Ich empfinde die Jugendzeit in der Karlshorster Enklave als hell und habe sie als einen nie enden wollenden Sommer in Erinnerung. Unsere Partyzentrale ist das Haus der Familie Hoelzke. Christians Mutter ist eine bekannte Schauspielerin und der Vater ein erfolgreicher Regisseur. Wir sind auch willkommen, wenn die mal zu Hause sind.

Ich bin mit Miggi, Udo, Schingming, Jens und einigen anderen langhaarigen Kunden immer auf der Jagd nach guten Partys. Wir fahren zu Livekonzerten nach Friedrichshagen, nach Woltersdorf und in den Plänterwald, hängen im neu erbauten Palast der Re­publik ab oder einfach nur am nahe gelegenen Biesdorfer See. In den Sommerferien laufen wir durch den Spreewald, ich kenne alle ­Geheimwege von meinem Vater. Sogar Brittas älterer Lover Coco schließt sich den Wanderern an. Als ich mir an einem Zeitungskiosk die FRÖSI kaufe, rastet er allerdings aus. Es ist eine Zeitung für Junge Pioniere.

Bei einer Klassenfahrt verliebe ich mich in Michaela, mit der mein Busenfreund leider auch schon geliebäugelt hatte. Ich habe es nicht ernst genommen, und Miggi ist zerknirscht, als sich das hübsche scheue Mädchen schließlich mir zuwendet. Michaela ist die Klassenbeste, eigentlich will keiner von uns so richtig zu ihr passen, denn wir gehören zu den Problemschülern. Jedenfalls hole ich Michaela fortan von verschiedenen Kursen ab und begleite sie bis zur Haustür. Im Gegensatz zu Conny reicht ihr anscheinend diese Art von Geselligkeit. Ich bin längst nicht mehr so verklemmt wie bei Britta – aber all meine Bemühungen werden lediglich mit kleinen züchtigen Küsschen belohnt. Als ich nach etwa einem Monat im Kino ihre Brüste berühren möchte, wehrt sie mich empört ab. Nach einem weiteren Monat ziehe ich mich allmählich zurück, und entgegen jeglicher Erwartung sehe ich Tränen in Michaelas Augen, als ich mich nach weiteren Wochen geschlagen gebe. Mit dem 9. Schuljahr verlässt das intelligente Mädchen unsere Klasse für ein Abitur auf einer Erweiterten Oberschule. Eine Brieffreundschaft hätte mir nun wahrlich nicht genügt!
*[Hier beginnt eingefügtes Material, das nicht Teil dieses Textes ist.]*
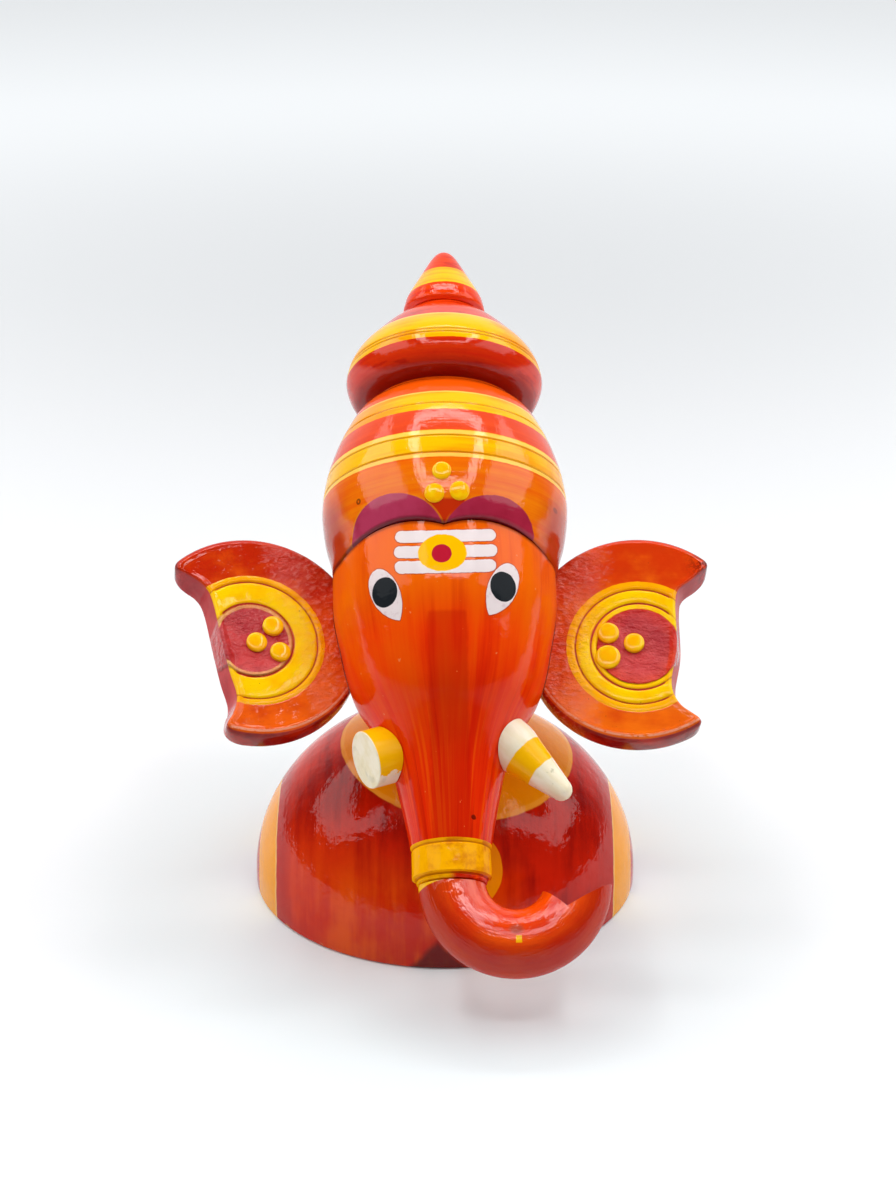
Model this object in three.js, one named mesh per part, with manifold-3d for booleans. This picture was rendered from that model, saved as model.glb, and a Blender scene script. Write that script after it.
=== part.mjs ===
// A small bust of Ganesha, glued up from turned and lacquered pieces of wood.
// Millimetres, +Z up. The origin is on the floor, under the middle of the dome that is the body.
// +X is the viewer's right and -Y is the front. The head, trunk and crown share one axis that
// leans back, so the elephant's face looks up at the viewer.
import * as THREE from 'three';
import { mergeVertices } from 'three/addons/utils/BufferGeometryUtils.js';
import Module from 'manifold-3d';

const wasm = await Module();
wasm.setup();

const degrees = THREE.MathUtils.degToRad;

// Gap left where one piece is glued to the next.
const GLUE_GAP = 0.3;

// The body: half of an egg turned about X, cut flat a little below its axis.
const DOME_HALF_LENGTH = 44;
const DOME_RADIUS = 39.9;
const DOME_AXIS_HEIGHT = 2.2;
const DOME_STEPS = 24;
const DOME_SIDES = 48;

// The axis of the head and crown: a point on it, its lean to the back and its roll sideways.
const HEAD_CENTRE = new THREE.Vector3(0.1, -8.1, 68.5);
const HEAD_LEAN = degrees(46);
const HEAD_ROLL = degrees(-1.4);
const CROWN_ROLL = degrees(-0.25);
const HEAD_SIDES = 32;
const CROWN_SIDES = 32;

// Heights along the head's axis, measured from the head's centre.
const TRUNK_END = -58.6;
const BAND_BOTTOM = -57.7;
const BAND_TOP = -51.4;
const HEAD_TOP = 9.4;
const LOBE_TOP_LIMIT = 14;
const GROOVE_DEPTH = 0.35;
const GROOVE_WIDTH = 0.9;

// The forehead rises into the crown as two low lobes, each the top of a circle seen from the front.
const LOBE_RADIUS = 26.4;
const LOBE_SPREAD = 8.7;
const LOBE_CENTRE_HEIGHT = -13.35;
const LOBE_BACK = 8;

// Radius and height of the pear that is the head and trunk, from the trunk's end up.
const TRUNK_END_RADIUS = 7.3;
const BAND_RADIUS = 8.2;
const HEAD_STATIONS = [
  [9.0, -47.5],
  [10.6, -39.9],
  [12.5, -32.3],
  [15.7, -25.6],
  [19.2, -19.9],
  [21.2, -14.2],
  [22.6, -7.6],
  [24.05, 0],
  [24.35, 7.6],
];
const HEAD_TOP_RADIUS = 24.1;

// Radius and height of the crown's lower tier, upper tier and finial.
const LOWER_TIER = [
  [24.3, 8.2],
  [25.0, 12.7],
  [26.3, 17.5],
  [27.1, 24.5],
  [26.5, 31],
  [24.9, 37],
  [22.7, 42.5],
  [19.9, 47.6],
  [16.6, 50.5],
];
const UPPER_TIER = [
  [16.6, 50.9],
  [20.2, 52.2],
  [22.2, 56.4],
  [21.8, 60.1],
  [20.0, 63.8],
  [16.7, 67.6],
  [13.2, 71.2],
  [8.4, 75.2],
];
const FINIAL = [
  [8.3, 75.6],
  [9.4, 77.4],
  [8.5, 80.4],
  [5.4, 86.0],
  [3.1, 90.2],
  [1.6, 92.0],
];
const FINIAL_TIP = 92.6;

// The curl: half of a ring in the plane of the head's axis and X, its end cut to a notch and a lip.
const CURL_TUBE_RADIUS = 6.95;
const CURL_RING_RADIUS = 12.9;
const CURL_CENTRE_HEIGHT = -58.1;
const CURL_START_ANGLE = degrees(174);
const CURL_END_ANGLE = degrees(362);
const CURL_STEPS = 25;
const CURL_QUARTER_SIDES = 5;
const CURL_NOTCH = [10.0, -6.8];
const CURL_INNER_CUT = [6.0, -3.0];
const CURL_LIP_CUT = [19.0, -1.8];

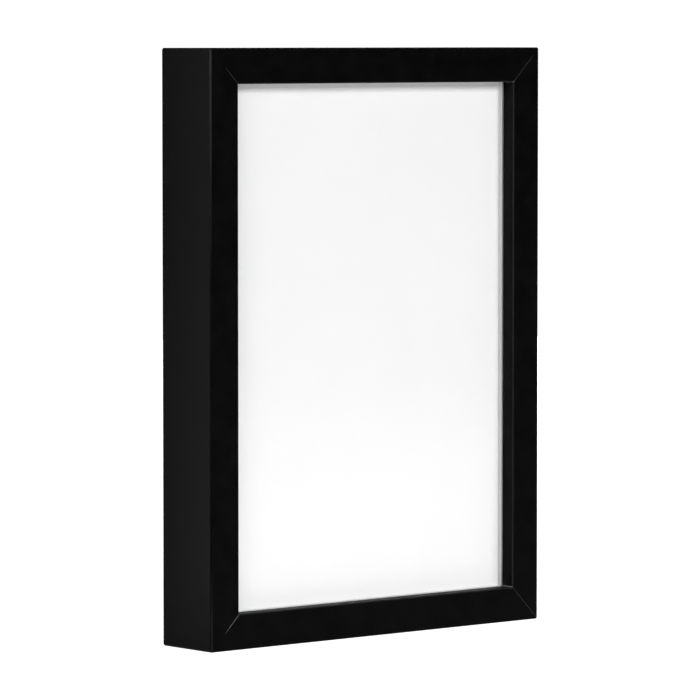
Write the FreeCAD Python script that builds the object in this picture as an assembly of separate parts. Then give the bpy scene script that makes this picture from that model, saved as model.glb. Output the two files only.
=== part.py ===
import FreeCAD, Part

import math
import os

# A deep glazed picture frame for an A4 sheet, in millimetres.
# +X is to the right as the viewer faces the front, +Y points to the back and +Z is up.
# The origin is the centre of the bottom rail's underside, half way through the frame's depth.

V = FreeCAD.Vector

# The sheet that the frame is sold for, and how it sits behind the front lip.
SHEET_W = 210.0
SHEET_H = 297.0
SHEET_PLAY = 0.5
LIP_COVER = 5.0

# The rails' section: a deep bar with a lip at the front and a rebate behind it.
FACE_W = 19.5
RAIL_D = 42.0
LIP_D = 8.5
WALL_T = FACE_W - LIP_COVER - SHEET_PLAY
OUTER_EDGE_R = 1.1
LIP_EDGE_R = 0.7
BACK_EDGE_R = 0.5
CORNER_R = 0.5

# The seam where two rails meet: a fine V along each mitre, on the front face and inside the lip.
SEAM_HALF_W = 0.16
SEAM_DEPTH = 0.2

# The outside of the frame.
OUT_W = SHEET_W - 2 * LIP_COVER + 2 * FACE_W
OUT_H = SHEET_H - 2 * LIP_COVER + 2 * FACE_W
FRONT_Y = -RAIL_D / 2
BACK_Y = RAIL_D / 2

# The stack in the rebate, from the front to the back.
GLASS_T = 2.0
GLASS_ARRIS = 0.25
FRONT_SPACER_D = 3.0
BOARD_T = 1.5
PANEL_T = 3.0
PANEL_SINK = 0.3
PANEL_EDGE_R = 0.4
SPACER_T = 5.0
GLASS_Y = FRONT_Y + LIP_D
FRONT_SPACER_Y = GLASS_Y + GLASS_T
BOARD_Y = FRONT_SPACER_Y + FRONT_SPACER_D
REAR_SPACER_Y = BOARD_Y + BOARD_T
PANEL_Y = BACK_Y - PANEL_SINK - PANEL_T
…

Leider werde ich auch von Miggi verlassen, er zieht mit seinen Eltern an den Rand von Berlin. Wir besuchen uns, so oft es geht. Die Herbstferien verbringe ich bei ihm in Eichwalde. Die SEXPISTOLS rollen gerade die Musikszene auf, wir stechen uns alle möglichen Sicherheitsnadeln durch die Ohrläppchen. Aber es bleibt bei den vordergründigen Accessoires, im Herzen lieben wir Melodien und raffinierte Grooves. Neil Young ist eine weitere gemeinsame Entdeckung. Wir haben den gleichen Blick, die gleichen Gefühle. In diesen Tagen verlieben wir uns schließlich gemeinsam in Kirstin. Schwer. Sie ist eine echte Blondine mit herrlichen blauen Augen. Diesmal leide ich. Miggi hat keine Zeit mehr für mich, Kirstin ist seine erste große Liebe.